Isuldur? Aldarion? Elessar? HymandracilI, Anarion, Elendil...etc..

Please state your reasoning behind the choice of your favorite.


----------



## Celebthôl (May 27, 2003)

I'd say it was close between Elendil and Elessar, as Elendil led the Last Alliance, but the deeds of Elessar were numerous and nothing but brave, and he really made sure to put his powers and age to good use...


----------



## Eriol (May 27, 2003)

I think the greatest achiever was Ar-Pharazôn. It is not easy to be compared to the guy who defeated Sauron without a fight and invaded Aman!

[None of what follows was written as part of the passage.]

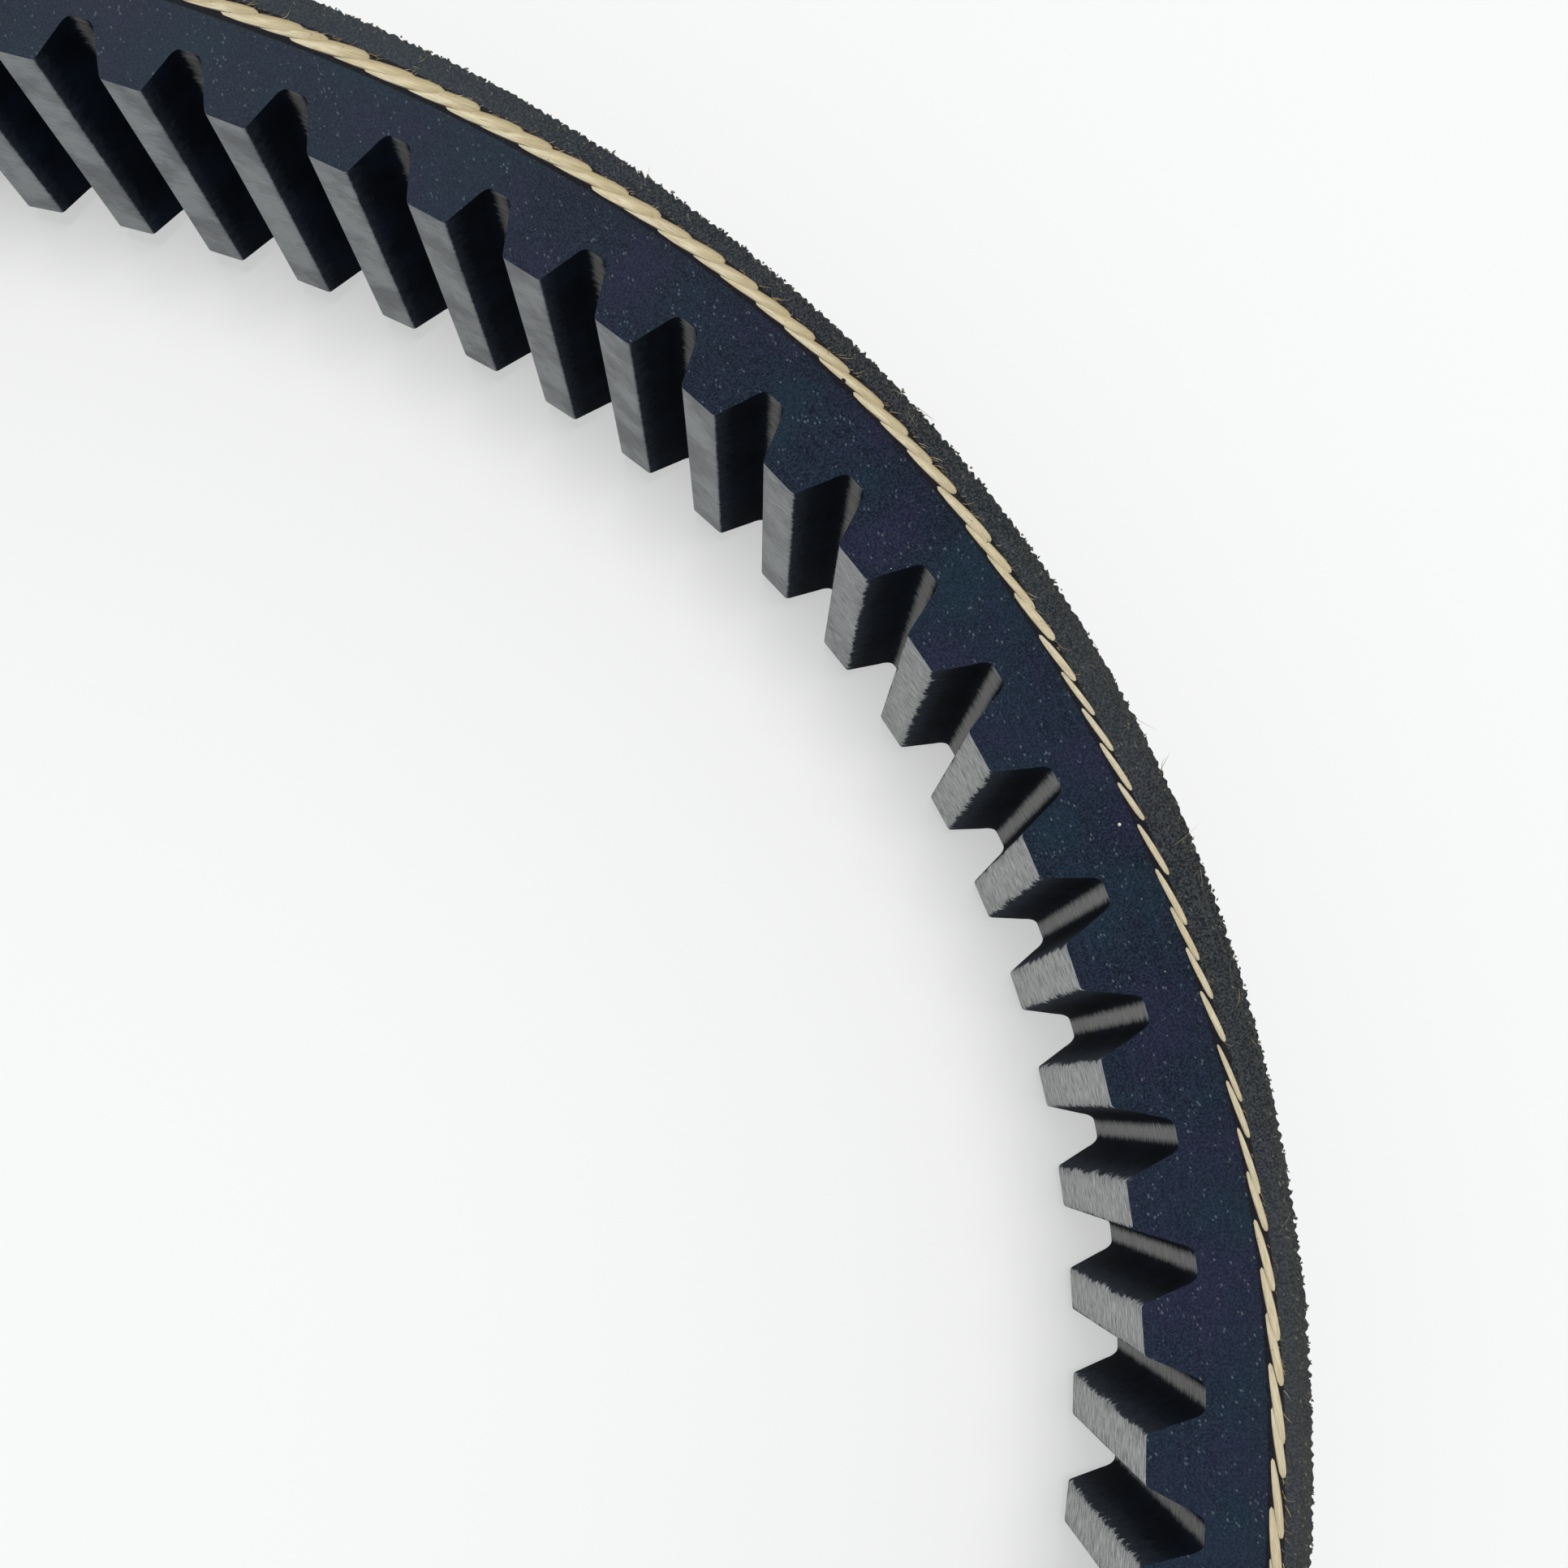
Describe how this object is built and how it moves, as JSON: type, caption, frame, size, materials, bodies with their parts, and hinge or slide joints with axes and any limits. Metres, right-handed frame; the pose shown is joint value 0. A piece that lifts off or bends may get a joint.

When the question is about the greatest person, the more individually powerful person (either in combat prowess or in sheer personality strength), I think Aragorn.


----------



## Celebthôl (May 27, 2003)

Well thats arguable, Ar-Pharazôn just used the might of Númenor and scared Sauron, and when he attacked Valinor he was pretty much crazed, so it wasnt bravery on either counts i dont think he was ever afraid of loosing as the might of Númenor was staggering, so any king at that time could have done the same...


----------



## Eriol (May 27, 2003)

> _Originally posted by Celebthôl _
> *Well thats arguable, Ar-Pharazôn just used the might of Númenor and scared Sauron, and when he attacked Valinor he was pretty much crazed, so it wasnt bravery on either counts i dont think he was ever afraid of loosing as the might of Númenor was staggering, so any king at that time could have done the same... *



Agreed... but the fact is that it was he, Ar-Pharazôn, who actually did it. And therefore he is the greatest achiever, in my opinion.

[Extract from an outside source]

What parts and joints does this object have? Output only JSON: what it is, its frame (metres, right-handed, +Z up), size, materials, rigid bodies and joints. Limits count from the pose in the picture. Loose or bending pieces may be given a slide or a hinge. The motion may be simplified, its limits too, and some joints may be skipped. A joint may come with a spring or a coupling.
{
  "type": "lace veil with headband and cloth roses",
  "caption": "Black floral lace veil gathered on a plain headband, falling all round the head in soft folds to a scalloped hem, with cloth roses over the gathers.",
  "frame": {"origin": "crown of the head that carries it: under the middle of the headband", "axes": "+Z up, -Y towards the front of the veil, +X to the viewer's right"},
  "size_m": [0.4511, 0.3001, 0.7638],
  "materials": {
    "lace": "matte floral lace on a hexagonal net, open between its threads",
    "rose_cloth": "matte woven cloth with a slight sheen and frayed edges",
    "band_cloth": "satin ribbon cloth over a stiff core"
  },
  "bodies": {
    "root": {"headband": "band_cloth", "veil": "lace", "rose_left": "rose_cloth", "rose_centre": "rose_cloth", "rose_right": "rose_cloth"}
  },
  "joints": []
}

Do you think I like voting for that guy?   That is why I added my opinion about Aragorn!


----------



## Celebthôl (May 27, 2003)

LOL yeah he smells , was he really a Dunedain? was that the name given to them after Elendil came after the ruin of Númenor?


----------



## Eriol (May 27, 2003)

Well, there you raised an interesting question... I was going by Bilbo's definition, in which Numenórean and Dunedain are synonyms, both meaning Men of the West. But I suppose the Party of the King, the Black Numenóreans, were not called Dunedain as they despised the elvish languages. So yes, there is a case to be made in calling only Faithful Numenóreans as Dunedain.

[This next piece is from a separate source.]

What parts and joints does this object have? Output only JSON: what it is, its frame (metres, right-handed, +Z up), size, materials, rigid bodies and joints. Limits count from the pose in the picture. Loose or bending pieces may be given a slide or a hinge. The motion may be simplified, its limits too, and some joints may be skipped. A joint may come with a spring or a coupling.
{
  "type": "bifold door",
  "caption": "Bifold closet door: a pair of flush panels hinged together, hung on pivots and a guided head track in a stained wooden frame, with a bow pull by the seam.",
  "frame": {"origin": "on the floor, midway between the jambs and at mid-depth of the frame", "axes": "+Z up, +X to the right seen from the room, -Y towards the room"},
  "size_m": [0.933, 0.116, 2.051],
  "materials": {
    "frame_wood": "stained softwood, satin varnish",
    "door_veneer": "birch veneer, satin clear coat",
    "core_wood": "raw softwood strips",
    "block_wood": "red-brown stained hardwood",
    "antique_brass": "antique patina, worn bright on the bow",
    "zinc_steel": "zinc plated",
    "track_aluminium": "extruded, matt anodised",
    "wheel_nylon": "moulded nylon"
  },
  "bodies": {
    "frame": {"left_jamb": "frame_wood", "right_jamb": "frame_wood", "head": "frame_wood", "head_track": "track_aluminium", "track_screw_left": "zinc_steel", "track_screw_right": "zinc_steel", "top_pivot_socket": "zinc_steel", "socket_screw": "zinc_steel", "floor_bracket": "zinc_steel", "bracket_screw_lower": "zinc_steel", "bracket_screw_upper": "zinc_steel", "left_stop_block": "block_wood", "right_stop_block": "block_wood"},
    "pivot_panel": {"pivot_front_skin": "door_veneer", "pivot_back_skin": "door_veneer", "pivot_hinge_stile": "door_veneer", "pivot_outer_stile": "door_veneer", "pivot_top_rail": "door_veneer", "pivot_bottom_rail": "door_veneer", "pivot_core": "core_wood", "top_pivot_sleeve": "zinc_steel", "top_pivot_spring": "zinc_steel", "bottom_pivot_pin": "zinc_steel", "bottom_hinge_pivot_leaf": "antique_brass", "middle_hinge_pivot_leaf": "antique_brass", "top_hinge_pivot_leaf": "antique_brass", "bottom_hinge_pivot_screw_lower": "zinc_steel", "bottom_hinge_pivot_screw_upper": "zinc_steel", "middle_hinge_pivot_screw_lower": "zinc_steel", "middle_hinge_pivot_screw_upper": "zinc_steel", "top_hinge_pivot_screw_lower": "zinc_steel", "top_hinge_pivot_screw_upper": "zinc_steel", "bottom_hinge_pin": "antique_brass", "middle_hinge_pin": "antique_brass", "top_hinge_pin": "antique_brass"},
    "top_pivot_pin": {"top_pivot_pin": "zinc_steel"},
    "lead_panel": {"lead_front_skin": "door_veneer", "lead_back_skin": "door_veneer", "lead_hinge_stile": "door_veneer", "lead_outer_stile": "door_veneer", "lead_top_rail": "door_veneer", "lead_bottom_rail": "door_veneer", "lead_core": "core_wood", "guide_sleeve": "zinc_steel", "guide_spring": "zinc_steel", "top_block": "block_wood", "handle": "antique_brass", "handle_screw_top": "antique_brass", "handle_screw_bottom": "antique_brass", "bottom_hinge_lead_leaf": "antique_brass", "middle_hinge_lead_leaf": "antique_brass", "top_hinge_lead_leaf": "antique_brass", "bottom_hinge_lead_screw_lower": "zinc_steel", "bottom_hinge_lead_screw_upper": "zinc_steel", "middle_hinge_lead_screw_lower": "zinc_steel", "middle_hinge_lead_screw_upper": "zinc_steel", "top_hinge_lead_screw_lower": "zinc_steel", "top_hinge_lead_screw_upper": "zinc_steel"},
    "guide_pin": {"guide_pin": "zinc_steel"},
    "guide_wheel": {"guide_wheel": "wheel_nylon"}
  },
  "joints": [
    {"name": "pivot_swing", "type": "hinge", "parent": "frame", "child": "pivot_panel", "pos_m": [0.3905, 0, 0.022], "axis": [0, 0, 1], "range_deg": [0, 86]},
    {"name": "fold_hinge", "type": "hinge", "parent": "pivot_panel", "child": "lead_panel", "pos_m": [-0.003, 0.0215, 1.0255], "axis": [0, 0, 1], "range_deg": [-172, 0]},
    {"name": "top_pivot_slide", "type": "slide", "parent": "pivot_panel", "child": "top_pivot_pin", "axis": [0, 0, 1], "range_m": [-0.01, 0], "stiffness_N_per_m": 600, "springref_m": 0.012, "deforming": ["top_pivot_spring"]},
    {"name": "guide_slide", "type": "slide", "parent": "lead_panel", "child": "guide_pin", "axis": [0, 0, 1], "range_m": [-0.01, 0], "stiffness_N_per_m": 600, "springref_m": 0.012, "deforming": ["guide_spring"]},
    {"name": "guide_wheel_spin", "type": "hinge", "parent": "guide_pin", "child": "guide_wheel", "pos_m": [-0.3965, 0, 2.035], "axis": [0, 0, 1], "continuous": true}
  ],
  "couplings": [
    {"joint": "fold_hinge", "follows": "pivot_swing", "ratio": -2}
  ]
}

In which case I could take back my vote! hehe.

But I don't buy my own argument . I think elves, or anyone who spoke elvish, would call those guys Dunedain, since they are Men from the West. Even if they rejected the elvish languages they could not deny this fact.


----------



## Beleg (May 27, 2003)

The race of Elros is Dunedain. 

As for my choice I'd select Ar Pharazon as the greatest and Isuldur as the most strongest in terms of body power.


----------



## BlackCaptain (May 27, 2003)

Definately Aragorn. He's the Beren of his time, and Beren was like, the biggest baddest savior of all time. And, LotR is practicaly centered around him. Sure, Elendil was a great Dunedain and all, but Aragorn's better in my eyes.


----------



## Ithrynluin (May 28, 2003)

Elros for starting the whole affair... 

Aldarion for spreading the 'wings' of Numenor into far lands, and establishing contact with the Elves of ME. Also, for improving the craft of ship-building.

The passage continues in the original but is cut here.